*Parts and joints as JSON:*
────────
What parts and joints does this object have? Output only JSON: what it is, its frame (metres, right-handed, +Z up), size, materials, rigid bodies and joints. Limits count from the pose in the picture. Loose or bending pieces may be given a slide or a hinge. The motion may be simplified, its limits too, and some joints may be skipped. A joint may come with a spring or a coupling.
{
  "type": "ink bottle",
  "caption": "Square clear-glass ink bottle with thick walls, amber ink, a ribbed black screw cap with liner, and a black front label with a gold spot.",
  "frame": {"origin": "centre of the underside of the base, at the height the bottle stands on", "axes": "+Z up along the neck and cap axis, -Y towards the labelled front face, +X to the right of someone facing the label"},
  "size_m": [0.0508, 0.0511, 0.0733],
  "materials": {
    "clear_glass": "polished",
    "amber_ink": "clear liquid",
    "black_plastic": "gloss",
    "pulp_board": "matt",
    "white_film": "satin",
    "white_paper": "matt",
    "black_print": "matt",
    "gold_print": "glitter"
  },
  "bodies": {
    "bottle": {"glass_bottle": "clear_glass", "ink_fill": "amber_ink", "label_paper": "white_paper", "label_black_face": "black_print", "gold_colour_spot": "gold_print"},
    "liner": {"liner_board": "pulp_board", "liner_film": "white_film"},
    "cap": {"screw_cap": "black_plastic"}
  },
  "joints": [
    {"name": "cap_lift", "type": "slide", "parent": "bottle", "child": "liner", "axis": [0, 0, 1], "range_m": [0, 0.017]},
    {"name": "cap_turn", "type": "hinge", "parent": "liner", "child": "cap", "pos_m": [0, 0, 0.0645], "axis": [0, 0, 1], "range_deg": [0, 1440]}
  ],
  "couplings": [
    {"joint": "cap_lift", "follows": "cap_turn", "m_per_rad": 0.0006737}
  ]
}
────────
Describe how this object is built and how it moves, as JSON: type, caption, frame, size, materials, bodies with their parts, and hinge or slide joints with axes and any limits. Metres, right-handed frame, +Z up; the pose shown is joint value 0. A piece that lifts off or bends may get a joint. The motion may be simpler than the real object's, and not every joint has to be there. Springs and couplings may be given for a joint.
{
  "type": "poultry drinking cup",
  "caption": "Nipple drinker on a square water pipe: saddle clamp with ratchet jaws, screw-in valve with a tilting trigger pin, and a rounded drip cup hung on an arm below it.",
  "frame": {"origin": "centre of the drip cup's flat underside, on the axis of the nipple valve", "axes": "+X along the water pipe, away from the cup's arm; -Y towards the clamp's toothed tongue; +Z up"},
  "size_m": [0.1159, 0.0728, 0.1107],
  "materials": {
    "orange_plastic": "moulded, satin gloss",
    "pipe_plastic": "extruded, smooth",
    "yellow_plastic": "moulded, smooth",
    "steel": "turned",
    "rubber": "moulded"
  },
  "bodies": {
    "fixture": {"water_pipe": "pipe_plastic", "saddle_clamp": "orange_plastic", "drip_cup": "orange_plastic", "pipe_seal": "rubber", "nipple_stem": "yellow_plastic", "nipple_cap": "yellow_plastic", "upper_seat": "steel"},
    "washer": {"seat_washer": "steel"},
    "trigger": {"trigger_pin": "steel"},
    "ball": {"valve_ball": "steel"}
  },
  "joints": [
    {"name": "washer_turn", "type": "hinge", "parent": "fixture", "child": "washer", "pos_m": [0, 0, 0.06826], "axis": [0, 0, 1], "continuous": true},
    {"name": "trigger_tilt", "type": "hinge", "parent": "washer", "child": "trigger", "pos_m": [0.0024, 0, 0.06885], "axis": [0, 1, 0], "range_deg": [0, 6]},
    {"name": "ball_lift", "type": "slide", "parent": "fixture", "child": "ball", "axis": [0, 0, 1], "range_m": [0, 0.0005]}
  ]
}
────────
*Exercise requirements:*
Find the word "bodies" and list each line it appears in.

*Answer below:*
What parts and joints does this object have? Output only JSON: what it is, its frame (metres, right-handed, +Z up), size, materials, rigid bodies and joints. Limits count from the pose in the picture. Loose or bending pieces may be given a slide or a hinge. The motion may be simplified, its limits too, and some joints may be skipped. A joint may come with a spring or a coupling.
  "bodies": {
Describe how this object is built and how it moves, as JSON: type, caption, frame, size, materials, bodies with their parts, and hinge or slide joints with axes and any limits. Metres, right-handed frame, +Z up; the pose shown is joint value 0. A piece that lifts off or bends may get a joint. The motion may be simpler than the real object's, and not every joint has to be there. Springs and couplings may be given for a joint.
  "bodies": {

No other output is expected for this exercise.